Luca Bottazzi
- Country (sports): Italy
- Born: 1 April 1963 (age 61) Milan, Italy
- Height: 1.74 m (5 ft 8+1⁄2 in)
- Plays: Right-handed
- Prize money: $52,945

Singles
- Career record: 5–14
- Career titles: 0
- Highest ranking: No. 133 (29 April 1985)

Grand Slam singles results
- French Open: 1R (1985)

Doubles
- Career record: 6–18
- Career titles: 0
- Highest ranking: No. 203 (13 May 1985)

Grand Slam doubles results
- French Open: 2R (1982)

= Luca Bottazzi =

Italian tennis player (born 1963)

Luca Bottazzi (born 1 April 1963) is a former professional tennis player from Italy.

==Career==
Bottazzi was twice a quarter-finalist in the French Open boys' singles during his junior career, in both 1980 and 1981. He reached the round of 16 in the US Open boys' singles in 1980 and in the Wimbledon boys' singles in 1981.

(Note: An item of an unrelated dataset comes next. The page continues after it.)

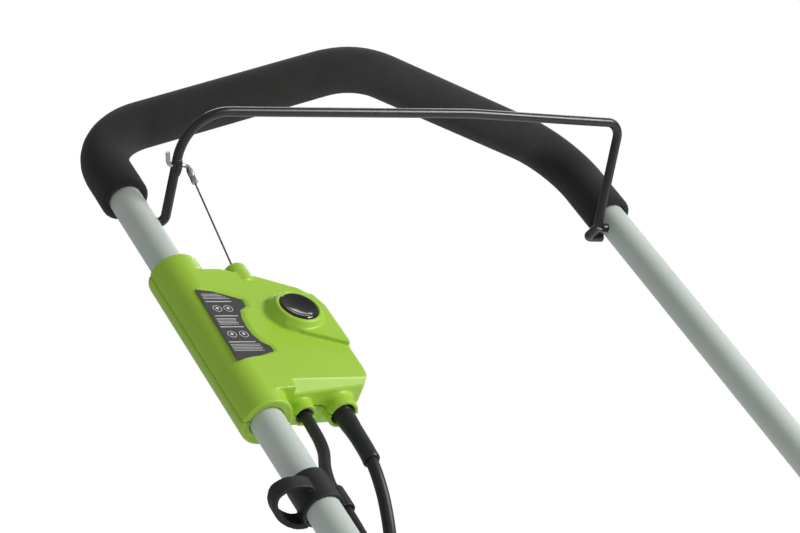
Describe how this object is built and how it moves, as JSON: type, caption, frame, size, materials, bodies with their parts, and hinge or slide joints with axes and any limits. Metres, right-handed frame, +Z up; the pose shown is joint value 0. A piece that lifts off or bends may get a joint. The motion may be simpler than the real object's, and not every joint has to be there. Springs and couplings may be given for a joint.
{
  "type": "corded electric reel mower",
  "caption": "Corded electric reel lawn mower with folding U-shaped handle, foam grip, bail lever, switch box, helical reel, two wheels and rear roller.",
  "frame": {"origin": "floor level, under the middle of the box round the mower without its loose mains cord and plug", "axes": "+X to the side (the switch box is on the -X side), +Y towards the person pushing, +Z up; the mower cuts towards -Y"},
  "size_m": [0.566, 1.172, 0.9483],
  "materials": {
    "tube_paint": "satin powder coat, pale grey-green",
    "foam": "closed-cell foam, charcoal, matt",
    "green_plastic": "moulded, bright green, semi-gloss",
    "bail_wire": "gloss black powder coat",
    "black_plastic": "moulded, satin black",
    "gloss_black": "moulded, gloss black",
    "black_rubber": "flexible cord jacket, matt black",
    "tyre": "ribbed tread, matt black",
    "label": "printed foil, dark grey",
    "bright_steel": "zinc plated or ground",
    "dark_steel": "satin dark grey paint",
    "ivory_plastic": "moulded, ivory"
  },
  "bodies": {
    "chassis": {"side_plate_left": "dark_steel", "side_plate_right": "dark_steel", "hood": "green_plastic", "tie_bar": "dark_steel", "bed_knife": "bright_steel", "bed_bar": "dark_steel", "motor": "dark_steel", "drive_belt": "black_rubber", "belt_cover": "green_plastic", "reel_bearing_left": "bright_steel", "reel_bearing_right": "bright_steel", "wheel_axle_left": "bright_steel", "wheel_axle_right": "bright_steel", "lower_handle_left": "tube_paint", "lower_handle_right": "tube_paint", "foot_bolt_left": "bright_steel", "foot_bolt_right": "bright_steel", "fold_bolt_left": "bright_steel", "fold_bolt_right": "bright_steel", "cord_clip_lower": "black_plastic", "motor_lead": "black_rubber"},
    "upper_handle": {"upper_handle_tube": "tube_paint", "foam_grip": "foam", "switch_box_cover": "green_plastic", "switch_box_base": "green_plastic", "instruction_label": "label", "microswitch": "black_plastic", "terminal_block": "ivory_plastic", "box_screw_1": "bright_steel", "box_screw_2": "bright_steel", "lead_grommet": "black_rubber", "mains_strain_relief": "black_rubber", "mains_cord": "black_rubber", "mains_plug": "black_rubber", "cord_clip_upper": "black_plastic", "pull_cable": "bright_steel", "button_spring": "bright_steel"},
    "bail": {"bail_bar": "bail_wire", "cable_hook": "bright_steel"},
    "switch_lever": {"switch_lever": "ivory_plastic"},
    "lock_button": {"lock_button": "gloss_black"},
    "fold_knob_left": {"fold_knob_left": "black_plastic"},
    "fold_knob_right": {"fold_knob_right": "black_plastic"},
    "reel": {"reel_shaft": "bright_steel", "reel_spider_1": "dark_steel", "reel_spider_2": "dark_steel", "reel_spider_3": "dark_steel", "reel_blade_1": "bright_steel", "reel_blade_2": "bright_steel", "reel_blade_3": "bright_steel", "reel_blade_4": "bright_steel", "reel_blade_5": "bright_steel", "reel_pulley": "black_plastic"},
    "motor_rotor": {"motor_pulley": "bright_steel"},
    "left_wheel": {"wheel_left": "black_plastic", "tyre_left": "tyre"},
    "right_wheel": {"wheel_right": "black_plastic", "tyre_right": "tyre"},
    "roller_carriage": {"roller_axle": "bright_steel"},
    "roller": {"rear_roller": "black_plastic"}
  },
  "joints": [
    {"name": "bail_hinge", "type": "hinge", "parent": "upper_handle", "child": "bail", "pos_m": [0, 0.4898, 0.80485], "axis": [-1, 0, 0], "range_deg": [0, 52], "stiffness_Nm_per_rad": 0.6, "springref_deg": -11.46, "deforming": ["pull_cable"]},
    {"name": "switch_lever_turn", "type": "hinge", "parent": "upper_handle", "child": "switch_lever", "pos_m": [-0.1827, 0.39631, 0.73286], "axis": [1, 0, 0], "range_deg": [0, 25]},
    {"name": "button_press", "type": "slide", "parent": "upper_handle", "child": "lock_button", "axis": [0, 0.6101, -0.7923], "range_m": [0, 0.0035], "stiffness_N_per_m": 600, "springref_m": -0.001, "deforming": ["button_spring"]},
    {"name": "handle_fold", "type": "hinge", "parent": "chassis", "child": "upper_handle", "pos_m": [0, 0.11742, 0.51809], "axis": [1, 0, 0], "range_deg": [0, 155], "deforming": ["motor_lead"]},
    {"name": "fold_knob_left_turn", "type": "hinge", "parent": "chassis", "child": "fold_knob_left", "pos_m": [0, 0.11742, 0.51809], "axis": [1, 0, 0], "continuous": true},
    {"name": "fold_knob_right_turn", "type": "hinge", "parent": "chassis", "child": "fold_knob_right", "pos_m": [0, 0.11742, 0.51809], "axis": [1, 0, 0], "continuous": true},
    {"name": "reel_spin", "type": "hinge", "parent": "chassis", "child": "reel", "pos_m": [0, -0.50795, 0.087], "axis": [1, 0, 0], "continuous": true},
    {"name": "motor_spin", "type": "hinge", "parent": "chassis", "child": "motor_rotor", "pos_m": [0, -0.42795, 0.175], "axis": [1, 0, 0], "continuous": true},
    {"name": "left_wheel_spin", "type": "hinge", "parent": "chassis", "child": "left_wheel", "pos_m": [0, -0.40295, 0.105], "axis": [1, 0, 0], "continuous": true},
    {"name": "right_wheel_spin", "type": "hinge", "parent": "chassis", "child": "right_wheel", "pos_m": [0, -0.40295, 0.105], "axis": [1, 0, 0], "continuous": true},
    {"name": "roller_height", "type": "slide", "parent": "chassis", "child": "roller_carriage", "axis": [0, 0, -1], "range_m": [0, 0.014]},
    {"name": "roller_spin", "type": "hinge", "parent": "roller_carriage", "child": "roller", "pos_m": [0, -0.28295, 0.032], "axis": [1, 0, 0], "continuous": true}
  ],
  "couplings": [
    {"joint": "switch_lever_turn", "follows": "bail_hinge", "ratio": 0.48},
    {"joint": "motor_spin", "follows": "reel_spin", "ratio": 3}
  ]
}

When he returned to the French Open in 1982, it was in the men's draw, beside Raúl Viver in the doubles competition. They defeated the Swedish combination of Anders Järryd and Hans Simonsson in the first round but were then beaten by Brad Guan and Derek Tarr.

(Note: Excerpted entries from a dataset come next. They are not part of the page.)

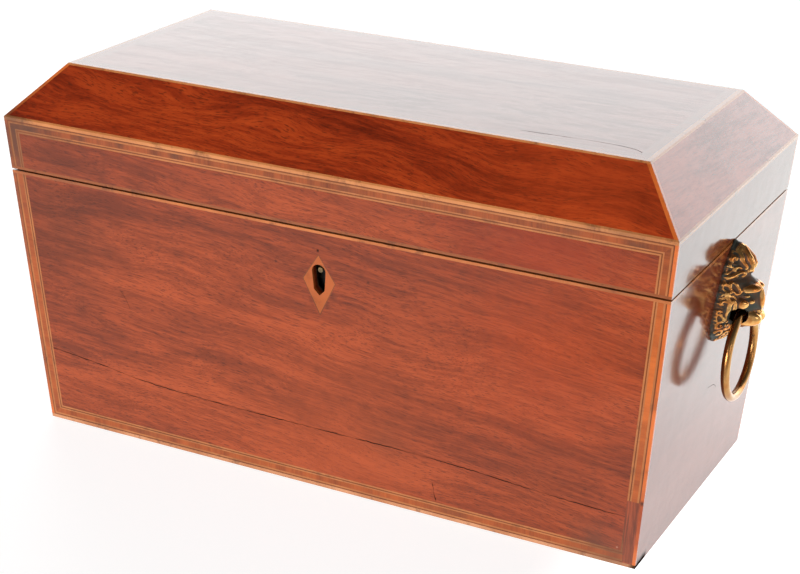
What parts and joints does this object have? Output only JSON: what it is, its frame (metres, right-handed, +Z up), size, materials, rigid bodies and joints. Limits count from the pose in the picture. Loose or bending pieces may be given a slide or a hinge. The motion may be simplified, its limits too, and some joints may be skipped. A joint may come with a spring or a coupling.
{
  "type": "tea caddy",
  "caption": "Sarcophagus tea caddy in mahogany with boxwood strings, hinged lid, lock, lion mask ring handles, removable canisters and a glass mixing bowl.",
  "frame": {"origin": "centre of the base's underside", "axes": "+X to the right along the front, +Y to the back, +Z up; the keyhole faces -Y"},
  "size_m": [0.3346, 0.155, 0.1665],
  "materials": {
    "mahogany_veneer": "french polished",
    "mahogany_board": "planed and oiled",
    "crossband": "french polished",
    "boxwood": "french polished",
    "corner_boxwood": "french polished",
    "ebony": "french polished",
    "fruitwood": "french polished",
    "brass": "aged",
    "gilt_brass": "antique gilt, dark in the hollows",
    "steel": "aged",
    "glass": "clear, cut",
    "baize": "felted",
    "velvet": "short pile",
    "knob": "turned and polished"
  },
  "bodies": {
    "case": {"base_board": "mahogany_board", "base_baize": "baize", "front_board": "mahogany_board", "back_board": "mahogany_board", "left_board": "mahogany_board", "right_board": "mahogany_board", "front_veneer": "mahogany_veneer", "back_veneer": "mahogany_veneer", "left_veneer": "mahogany_veneer", "right_veneer": "mahogany_veneer", "front_crossbanding": "crossband", "front_light_strings": "boxwood", "front_dark_strings": "ebony", "corner_edging": "corner_boxwood", "base_edging": "boxwood", "rim_edging": "boxwood", "escutcheon": "fruitwood", "lock_case": "brass", "case_screws": "brass", "hinge_case_leaves": "brass", "hinge_pins": "steel", "left_lion_mask": "gilt_brass", "right_lion_mask": "gilt_brass", "mask_screws": "steel", "left_partition": "mahogany_board", "right_partition": "mahogany_board", "bowl_board": "mahogany_veneer"},
    "lid": {"lid_front_rail": "mahogany_board", "lid_back_rail": "mahogany_board", "lid_left_rail": "mahogany_board", "lid_right_rail": "mahogany_board", "lid_bevel_boards": "mahogany_board", "lid_top_board": "mahogany_board", "lid_lining": "velvet", "lid_front_veneer": "mahogany_veneer", "lid_back_veneer": "mahogany_veneer", "lid_end_veneers": "mahogany_veneer", "lid_bevel_veneers": "mahogany_veneer", "lid_top_veneer": "mahogany_veneer", "lid_crossbanding": "crossband", "lid_light_strings": "boxwood", "lid_dark_strings": "ebony", "lid_edging": "boxwood", "lid_corner_strings": "corner_boxwood", "link_plate": "brass", "lid_screws": "brass", "hinge_lid_leaves": "brass"},
    "lock_bolt": {"lock_bolt": "brass"},
    "left_ring": {"left_ring": "gilt_brass"},
    "right_ring": {"right_ring": "gilt_brass"},
    "glass_bowl": {"glass_bowl": "glass"},
    "left_canister": {"left_canister": "mahogany_veneer", "left_canister_pins": "brass"},
    "right_canister": {"right_canister": "mahogany_veneer", "right_canister_pins": "brass"},
    "left_canister_lid": {"left_canister_lid": "mahogany_veneer", "left_canister_knob": "knob"},
    "right_canister_lid": {"right_canister_lid": "mahogany_veneer", "right_canister_knob": "knob"}
  },
  "joints": [
    {"name": "lid_hinge", "type": "hinge", "parent": "case", "child": "lid", "pos_m": [0, 0.07575, 0.1206], "axis": [-1, 0, 0], "range_deg": [0, 98]},
    {"name": "lock_bolt_slide", "type": "slide", "parent": "case", "child": "lock_bolt", "axis": [1, 0, 0], "range_m": [0, 0.0032]},
    {"name": "right_ring_swing", "type": "hinge", "parent": "case", "child": "right_ring", "pos_m": [0.1575, 0, 0.0915], "axis": [0, -1, 0], "range_deg": [-4, 95]},
    {"name": "left_ring_swing", "type": "hinge", "parent": "case", "child": "left_ring", "pos_m": [-0.1575, 0, 0.0915], "axis": [0, 1, 0], "range_deg": [-4, 95]},
    {"name": "right_canister_lift", "type": "slide", "parent": "case", "child": "right_canister", "axis": [0, 0, 1], "range_m": [0, 0.028]},
    {"name": "left_canister_lift", "type": "slide", "parent": "case", "child": "left_canister", "axis": [0, 0, 1], "range_m": [0, 0.028]},
    {"name": "glass_bowl_lift", "type": "slide", "parent": "case", "child": "glass_bowl", "axis": [0, 0, 1], "range_m": [0, 0.028]},
    {"name": "right_canister_lid_hinge", "type": "hinge", "parent": "right_canister", "child": "right_canister_lid", "pos_m": [0.09, 0.05803, 0.1102], "axis": [-1, 0, 0], "range_deg": [0, 88.2]},
    {"name": "left_canister_lid_hinge", "type": "hinge", "parent": "left_canister", "child": "left_canister_lid", "pos_m": [-0.09, 0.05803, 0.1102], "axis": [-1, 0, 0], "range_deg": [0, 88.2]}
  ],
  "couplings": [
    {"joint": "right_canister_lid_hinge", "follows": "lid_hinge", "ratio": 0.9},
    {"joint": "left_canister_lid_hinge", "follows": "lid_hinge", "ratio": 0.9}
  ]
}
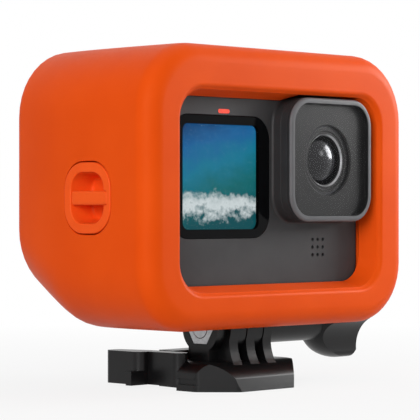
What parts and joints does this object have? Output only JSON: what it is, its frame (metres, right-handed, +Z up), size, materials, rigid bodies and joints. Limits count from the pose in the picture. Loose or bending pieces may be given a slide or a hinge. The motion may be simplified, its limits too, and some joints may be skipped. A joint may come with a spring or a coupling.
{
  "type": "action camera",
  "caption": "Action camera with a front screen and square lens cover, in a floating foam case on a quick-release buckle with a thumb screw.",
  "frame": {"origin": "on the ground below the middle of the foam case, in the plane of the buckle's underside", "axes": "the lens looks along -Y, +X is to the right of someone facing the lens, +Z up"},
  "size_m": [0.096, 0.052, 0.086],
  "materials": {
    "orange_foam": "matte",
    "orange_plastic": "satin",
    "body_rubber": "matte",
    "grey_plastic": "satin",
    "black_plastic": "satin",
    "screen_glass": "gloss",
    "clear_glass": "gloss",
    "front_picture": "gloss",
    "black_panel": "gloss",
    "red_light": "gloss",
    "green_board": "satin",
    "bare_metal": "satin",
    "dark_metal": "satin",
    "steel": "satin",
    "seal_rubber": "matte",
    "battery_skin": "satin",
    "copper_film": "satin"
  },
  "bodies": {
    "mount": {"buckle_base": "black_plastic", "hex_nut": "steel"},
    "camera_unit": {"foam_case": "orange_foam", "tether_insert": "orange_plastic", "tether_bar": "orange_plastic", "body_shell": "body_rubber", "front_bezel": "body_rubber", "lens_hood": "body_rubber", "front_screen_glass": "screen_glass", "rear_screen_glass": "screen_glass", "front_display": "front_picture", "rear_display": "black_panel", "status_led": "red_light", "rear_status_led": "red_light", "mic_mesh": "dark_metal", "microphone": "bare_metal", "lens_gasket": "seal_rubber", "door_seal": "seal_rubber", "lens_cover_frame": "grey_plastic", "lens_cover_glass": "clear_glass", "lens_barrel": "dark_metal", "lens_retaining_ring": "dark_metal", "lens_front_element": "clear_glass", "lens_rear_element": "clear_glass", "image_sensor": "black_panel", "sensor_board": "green_board", "main_board": "green_board", "shutter_switch_board": "green_board", "mode_switch_board": "green_board", "heat_spreader": "bare_metal", "board_screws": "steel", "battery": "battery_skin", "battery_pull_tab": "black_plastic", "memory_card": "black_plastic", "card_slot": "bare_metal", "usb_port": "steel", "speaker": "black_plastic", "front_flat_cable": "copper_film", "rear_flat_cable": "copper_film", "side_door": "body_rubber", "door_hinge_pin": "steel", "door_latch": "grey_plastic", "shutter_switch": "black_plastic", "mode_switch": "black_plastic", "rear_cover": "black_plastic", "finger_left": "black_plastic", "finger_right": "black_plastic", "finger_base": "black_plastic", "finger_hinge_pins": "steel"},
    "shutter_pad_body": {"shutter_pad": "orange_foam"},
    "mode_pad_body": {"mode_pad": "orange_foam"},
    "shutter_button_body": {"shutter_button": "grey_plastic"},
    "mode_button_body": {"mode_button": "grey_plastic"},
    "thumb_screw": {"thumb_screw_knob": "black_plastic", "thumb_screw_bolt": "steel"},
    "arm_left": {"buckle_arm_left": "black_plastic"},
    "arm_right": {"buckle_arm_right": "black_plastic"}
  },
  "joints": [
    {"name": "camera_tilt", "type": "hinge", "parent": "mount", "child": "camera_unit", "pos_m": [0, -0.0068, 0.0155], "axis": [1, 0, 0], "range_deg": [-20, 25]},
    {"name": "thumb_screw_turn", "type": "hinge", "parent": "mount", "child": "thumb_screw", "pos_m": [0.03, -0.0068, 0.0155], "axis": [1, 0, 0], "continuous": true},
    {"name": "arm_left_squeeze", "type": "hinge", "parent": "mount", "child": "arm_left", "pos_m": [-0.0155, -0.0034, 0.005], "axis": [0, 0, -1], "range_deg": [0, 6], "stiffness_Nm_per_rad": 2},
    {"name": "arm_right_squeeze", "type": "hinge", "parent": "mount", "child": "arm_right", "pos_m": [0.0155, -0.0034, 0.005], "axis": [0, 0, 1], "range_deg": [0, 6], "stiffness_Nm_per_rad": 2},
    {"name": "shutter_pad_press", "type": "slide", "parent": "camera_unit", "child": "shutter_pad_body", "axis": [0, 0, -1], "range_m": [0, 0.0008], "stiffness_N_per_m": 3000},
    {"name": "shutter_button_press", "type": "slide", "parent": "camera_unit", "child": "shutter_button_body", "axis": [0, 0, -1], "range_m": [0, 0.0008]},
    {"name": "mode_pad_press", "type": "slide", "parent": "camera_unit", "child": "mode_pad_body", "axis": [-1, 0, 0], "range_m": [0, 0.0008], "stiffness_N_per_m": 3000},
    {"name": "mode_button_press", "type": "slide", "parent": "camera_unit", "child": "mode_button_body", "axis": [-1, 0, 0], "range_m": [0, 0.0008]}
  ],
  "couplings": [
    {"joint": "shutter_button_press", "follows": "shutter_pad_press", "ratio": 1},
    {"joint": "mode_button_press", "follows": "mode_pad_press", "ratio": 1}
  ]
}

In 1984, he made the quarter-finals of the Palermo Grand Prix tournament, with wins over the world's 50th ranked player Blaine Willenborg and Argentina's Alejandro Ganzábal.

The Italian was beaten by Marko Ostoja in the opening round of the 1985 French Open.

After his tennis career, Bottazzi co-founded the Italian Tennis Research Association (RITA). He developed new scientific methods to teach tennis to young pupils, that were presented at the ITF Tennis Science and Technology Congress in 2003.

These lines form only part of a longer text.